Ms. Napolitano, it seems, has moved beyond the government's broad authority to decide early in an immigration case whether or not to prosecute. It is generally agreed that the government can decide whether to prosecute an undocumented immigrant. Once people are in deportation proceedings, it is most unusual for the Department to review the cases.

Ms. Napolitano's rationale is that her immigration staff, which cannot possibly deport the estimated 11 million illegal immigrants in this country, needs to focus its resources on the most important cases, namely immigrants with criminal convictions.

However, immigrants with criminal convictions are relatively easy to deal with, because they are just told to leave. What is harder and more time-consuming is to judge whether someone with a misdemeanor who has overstayed his visa should be allowed to remain.

Ms. Napolitano wrote to Senator Durbin because he is a cosponsor of the Dream Act (formerly the Development, Relief, and Education for Alien Minors Act). That bill that would give permanent residency and eventual citizenship to people under 30 who came to America as children and who attained certain education levels or served in the U.S. military.

Once they became citizens, these people could then sponsor their parents for citizenship. The new regulations announced by Ms. Napolitano would amount to de facto implementation of the bill. New citizens under the Dream Act would number an estimated 100,000 to 200,000, according to Mr. Durbin's office, and an estimated 2.1 million, according to Alabama Senator Jeff Sessions, ranking Republican on the Senate Judiciary Committee.

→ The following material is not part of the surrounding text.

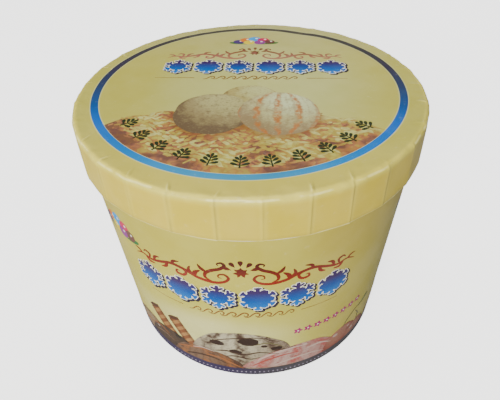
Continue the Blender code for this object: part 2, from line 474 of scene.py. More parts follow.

The question, then, is whether it is desirable for the Executive to make an end run about Congress. My own view is that it is not, even though I agree with many of the goals of the regulations.

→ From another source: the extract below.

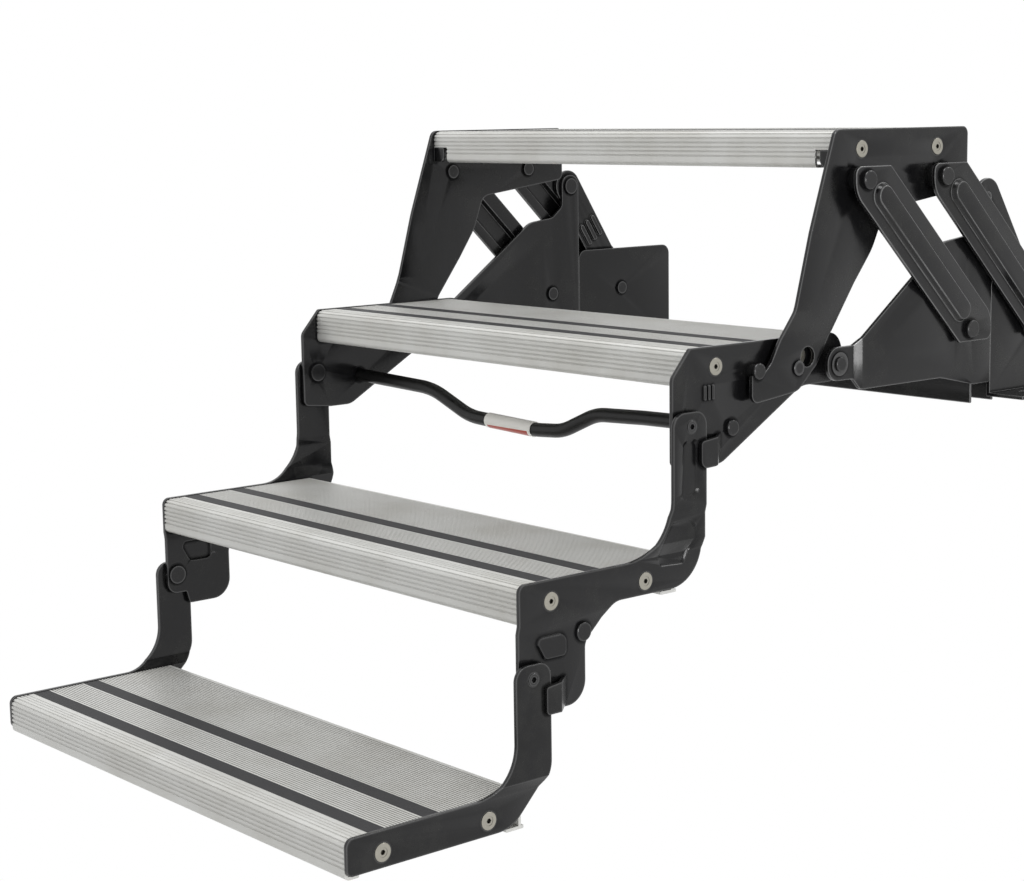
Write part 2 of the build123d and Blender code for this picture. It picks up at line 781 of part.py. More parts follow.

The Dream Act has not come up for a vote in this Congress, either in the Republican House or the Democratic Senate. Last December, in the lame-duck session of the previous Congress, when the Democrats had a majority in the House, that body passed it, 216 to 198. In the Senate, the bill failed to get the 60 votes necessary for floor consideration.

Ms. Napolitano's letter formally implemented a June 17 memo written by John Morton, director of immigration and customs enforcement at the Homeland Security Department.

That six-page memo is a guide to prosecutorial discretion in immigration enforcement cases. It lists 19 factors to consider in deciding whether illegal immigrants should be prosecuted, including level of education, criminal history, and length of time in America .

Eight of these factors call for "particular care and consideration from prosecutors." They
are people who are sick; who are disabled; minors and elderly individuals; women who are pregnant or nursing; veterans; long-time permanent residents; those who have been in America since childhood; and victims of sex trafficking.

According to Tom Fitton, president of Judicial Watch, a group that investigates and prosecutes government corruption, the legality of the new approach is suspect, though he expects the administration will insist it is merely exercising "prosecutorial discretion."

Ms. Napolitano omits entrepreneurs from her list of persons to get special consideration. However, this omission is remedied by action by Alejandro Mayorkas, chief of U.S. Citizenship and Immigration Services, alsoa unit of Homeland Security. In July, he unveiled a plan to expand the use of three visa categories to attract more entrepreneurs.

This is on more solid legal ground and does not appear to be a departure from precedent. The visa categories already exist for skilled immigrants. The Department is just expanding the definition of skilled immigrant to entrepreneur, which does not appear to be out of line with congressional intent. Only 22,000 of the 65,000 H-1B visas for fiscal 2012 have been allocated, so fewer skilled immigrants are being admitted than was planned.

It is clear that it would be impractical and costly to deport 11 million illegal immigrants. And immigration reform, however divisive, is crucial to economic growth. Making it easier to get lawful entry helps the economy. Today, entering the country legally, whether as a tourist, student, entrepreneur, or worker is a lengthy, bureaucratic, and often expensive process.

But executive decisions to take immigrants out of deportation procedures and leave them in legal limbo are no substitute for immigration reform. Congress needs to step up to the plate and pass new immigration laws that are in tune with our economic times.